4 of 834 comments (clear)

  1. Re:Complex? Non-populist? Meditative? by oh_my_080980980 · · Score: 5, Interesting

    I think more to the point it was none of those things. He's using the terms to rationalize why the show was canceled. Basically saying the show was too good for FOX and that's what FOX canceled it but if it was on another network, it would have lived on...honestly, no, because it SUCKED!

    Bottom line: another Logon's Run.

  2. You left off the second half of that. by khasim · · Score: 5, Interesting

    unfortunately all of that made to plot move slower than a glacier

    And none of them mattered.

    Once the killer robot gets a head shot on the boy (he's dead, no chance of resuscitation) the show is over. The "very complex plot with many main characters" collapses because there is nothing else to carry it.

    A well written series would not have that flaw.

  3. Re:Here, I'll summarize. by Cornelius+the+Great · · Score: 5, Interesting

    That's a too circular, which wouldn't explain how the machines got created in the first place.

    T2 made a point to say that Cyberdyne expedited (but not originally responsible for) the development of skynet and the machines.
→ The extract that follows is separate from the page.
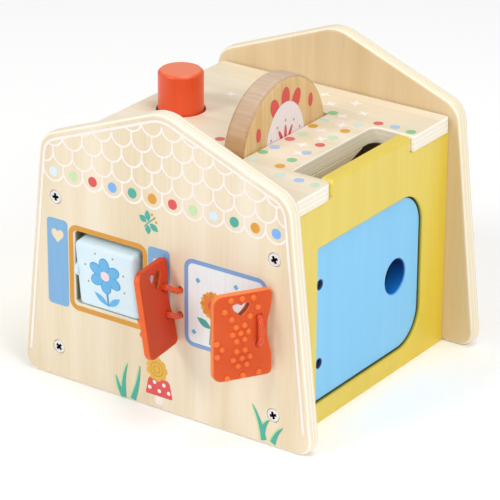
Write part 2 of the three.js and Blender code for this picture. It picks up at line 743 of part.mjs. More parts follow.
function addBlock() {
  const turn = [radians(blockTilt), 0, 0];
  const axleLow = bracketX.left - bracketWidth / 2;
  const axleHigh = bracketX.right + bracketWidth / 2;
  const dowel = pin(blockAxleRadius, axleHigh - axleLow, blockAxleRadius / 5).rotateZ(Math.PI / 2);
  piece(root, "spin_block", spinBlock(), "block", [windowX, blockY, blockZ], turn);
  piece(root, "block_axle", dowel, "dowel", [(axleLow + axleHigh) / 2, blockY, blockZ], turn);
  for (const [side, x] of Object.entries(bracketX)) piece(root, "block_bracket_" + side, bracket(x), "pine");
  for (const [name, x, z] of bracketScrewPlaces) {
    piece(root, "bracket_screw_" + name, screw(bracketScrew), "steel", [x, bracketHeadY, z], [facing.back, 0, 0]);
  }
}

// Flaps and their cords

function heart(width) {
  const shape = new THREE.Shape();
  const x = heartShare * width;
  const [w, h] = [heartWidth / 2, heartHeight];
  const top = heartLow + h;
  const dip = top - h / 5;
  const waist = heartLow + h / 2;
  shape.moveTo(x, heartLow);
  shape.quadraticCurveTo(x + w, waist, x + w, dip);
  shape.bezierCurveTo(x + w, top, x + w / 3, top, x, dip);
  shape.bezierCurveTo(x - w / 3, top, x - w, top, x - w, dip);
  shape.quadraticCurveTo(x - w, waist, x, heartLow);
  return shape;
}

// A flap in its own frame: the hinge axis is z, the free edge lies along x, and its outer face looks to -away * y.
function flap({ away, width }) {
  const waistZ = (cordHoleLow + cordHoleHigh) / 2;
  const outline = roundedOutline([
    [-flapEdgeBack, 0, flapHingeRound], [width, 0, flapCornerRound],
    [width, flapHeight, flapCornerRound], [-flapEdgeBack, flapHeight, flapHingeRound],
    [-flapEdgeBack, waistZ + flapWaistReach, flapWaistRound],
    [flapWaist - flapEdgeBack, waistZ, flapWaistRound],
    [-flapEdgeBack, waistZ - flapWaistReach, flapWaistRound],
  ]);
  const board = acrossY(plate(outline, flapThick, flapEdgeRound, 3));
  const cap = (bumpRadius ** 2 + bumpRise ** 2) / (2 * bumpRise);
  const spread = Math.asin(bumpRadius / cap);
  const dome = turned([
    [0, -bumpRise], [bumpRadius, -bumpRise], [bumpRadius, 0],
    [cap * Math.sin(spread / 2), cap * Math.cos(spread / 2) - cap + bumpRise], [0, bumpRise],
  ], 7);
  if (away > 0) dome.rotateX(Math.PI);
  const bumps = bumpShares.map(([across, up]) =>
    dome.clone().translate(across * width, (-away * flapThick) / 2, up * flapHeight));
  const heartHole = acrossY(plate(heart(width), flapThick + 2 * overrun, 0, 4));
  const cordHoles = [cordHoleLow, cordHoleHigh].map((z) =>
    barY(cordHoleRadius, flapThick + 2 * overrun, 12).translate(cordHoleFromAxis, 0, z));
  return cut(join(board, ...bumps), heartHole, ...cordHoles);
}

// The cord of a flap: from a knot behind the gable through both boards, along the outer face and back.
function cordPath({ away, place, turn, holeX }) {
  const frame = new THREE.Matrix4().makeRotationFromEuler(new THREE.Euler(...turn)).setPosition(...place);
  const onFlap = (out, z) => new THREE.Vector3(cordHoleFromAxis, -away * out, z).applyMatrix4(frame);
  const onGable = (y, rise) => new THREE.Vector3(holeX, y, flapLow + rise);
  const half = flapThick / 2;
  const knotY = innerFront + runGap + knotRadius;
  const end = (rise, z) => [
    onGable(knotY, rise), onGable(gableThick / 2, rise), onGable(-gableThick / 2 - cordRadius, rise),
    onFlap(-half - cordSlack, z), onFlap(-half, z), onFlap(half, z),
  ];
  const low = end(cordGableLow, cordHoleLow);
  const high = end(cordGableHigh, cordHoleHigh).reverse();
  const bulge = [1 / 6, 5 / 6].map((share) =>
    onFlap(half + cordBulge, THREE.MathUtils.lerp(cordHoleLow, cordHoleHigh, share)));
  return [...low, ...bulge, ...high];
}

function hingeCord(flapPlace) {
  const points = cordPath(flapPlace);
  const cord = strand(new THREE.CatmullRomCurve3(points, false, "centripetal"), cordRadius, 44, 8);
  const knots = [points[0], points[points.length - 1]].map((end) =>
    new THREE.SphereGeometry(knotRadius, 8, 6).translate(...end.toArray()));
  return join(cord, ...knots);
}

function addFlaps() {
  for (const place of flaps) {
    piece(root, place.side + "_flap", flap(place), "flap", place.place, place.turn);
    piece(root, place.side + "_hinge_cord", hingeCord(place), "cord");
  }
}

// The house

function addShell() {
  piece(root, "front_gable", frontGable(), "birch");
  piece(root, "back_gable", gable(facing.back), "birch", [0, backY, 0]);
  piece(root, "left_wall", leftWall(), "yellow");
  piece(root, "right_wall", rightWall(), "yellow");
  piece(root, "base_board", baseBoard(), "birch");
  piece(root, "roof_deck", roofDeck(), "birch");
  for (const [name, x, z] of gableScrewPlaces) {
    piece(root, "front_screw_" + name, screw(gableScrew), "steel", [x, frontHeadY, z], [facing.front, 0, 0]);
    piece(root, "back_screw_" + name, screw(gableScrew), "steel", [x, backHeadY, z], [facing.back, 0, 0]);
  }
}

addShell();
addDoor();
addWheel();
addChimney();
addBlock();
addFlaps();

export default root;
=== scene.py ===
import json
from math import asin, atan2, cos, pi, radians, sin, sqrt, tan, tau

import bmesh
import bpy
from mathutils import Matrix, Vector


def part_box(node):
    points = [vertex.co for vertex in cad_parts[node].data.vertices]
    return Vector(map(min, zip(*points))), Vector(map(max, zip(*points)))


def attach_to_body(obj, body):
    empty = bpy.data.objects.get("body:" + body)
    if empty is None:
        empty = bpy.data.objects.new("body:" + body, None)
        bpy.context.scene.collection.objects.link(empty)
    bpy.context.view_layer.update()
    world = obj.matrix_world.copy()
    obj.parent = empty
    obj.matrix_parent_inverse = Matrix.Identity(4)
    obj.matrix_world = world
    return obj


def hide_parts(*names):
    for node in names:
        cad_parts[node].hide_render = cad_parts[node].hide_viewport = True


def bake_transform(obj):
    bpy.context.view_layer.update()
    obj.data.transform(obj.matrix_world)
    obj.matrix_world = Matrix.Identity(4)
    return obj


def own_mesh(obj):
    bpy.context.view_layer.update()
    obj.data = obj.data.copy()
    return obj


# A wooden activity house for a toddler. Metres, +Z up: x runs across the front, y runs back,
# and the origin is the middle of the front gable's underside.
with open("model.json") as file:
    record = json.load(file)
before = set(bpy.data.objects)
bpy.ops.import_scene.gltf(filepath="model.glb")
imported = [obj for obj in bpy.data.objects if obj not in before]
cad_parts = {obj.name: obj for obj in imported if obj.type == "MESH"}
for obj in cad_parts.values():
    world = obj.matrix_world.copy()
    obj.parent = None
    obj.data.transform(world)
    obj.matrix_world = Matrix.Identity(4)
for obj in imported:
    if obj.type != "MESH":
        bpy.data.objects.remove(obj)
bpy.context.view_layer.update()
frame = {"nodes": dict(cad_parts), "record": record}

# Camera at the photograph's viewpoint
CAMERA_PLACE = Vector((0.83955, -1.12701, 0.71675))
CAMERA_TARGET = Vector((-0.003778, 0.0815, 0.063216))
CAMERA_ROLL = radians(0.268)
LENS = 210.35
SENSOR = 36

# Mesh fineness
ARC_STEPS = 12
EDGE_STEPS = 5
ROUND_SIDES = 64
SMALL_SIDES = 32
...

T3 (as crappy as it was) drives this point by stating that no matter what, "Judgement Day" was inevitable (thus couldn't be stopped by simply destroying Cyberdyne), and that skynet would be created with or without Cyberdyne- this time the Air Force's Cyber Research division would be responsible.

    --
    Sigs are for losers
  4. Re:Here, I'll summarize. by Minwee · · Score: 5, Interesting

    If in the original film, the 1st Terminator sent back had indeed completed it's mission and killed Sarah Connor, then that would have ensured Skynet never gets/will be created.

    I don't agree. There were two possible endings to the story in Terminator 1 -- Either the T-800 is destroyed and pieces of it are recovered by Cyberdyne systems or it survives and, to quote a famous engineer from another movie about time travel, "How do we know he didn't invent the thing?" Cyberdyne systems could have found themselves with a new chief researcher with a few odd habits and a mean temper.

    The only way for the closed time loop which created Skynet to be broken is if the Terminator is completely destroyed such that no trace of its existance can be found. This happened in the last scene of Terminator 2, which is why the story ended there and no effort was made to make a second sequel, TV series, or anything else like that.

    Kind of like how there only needed to be one Highlander movie.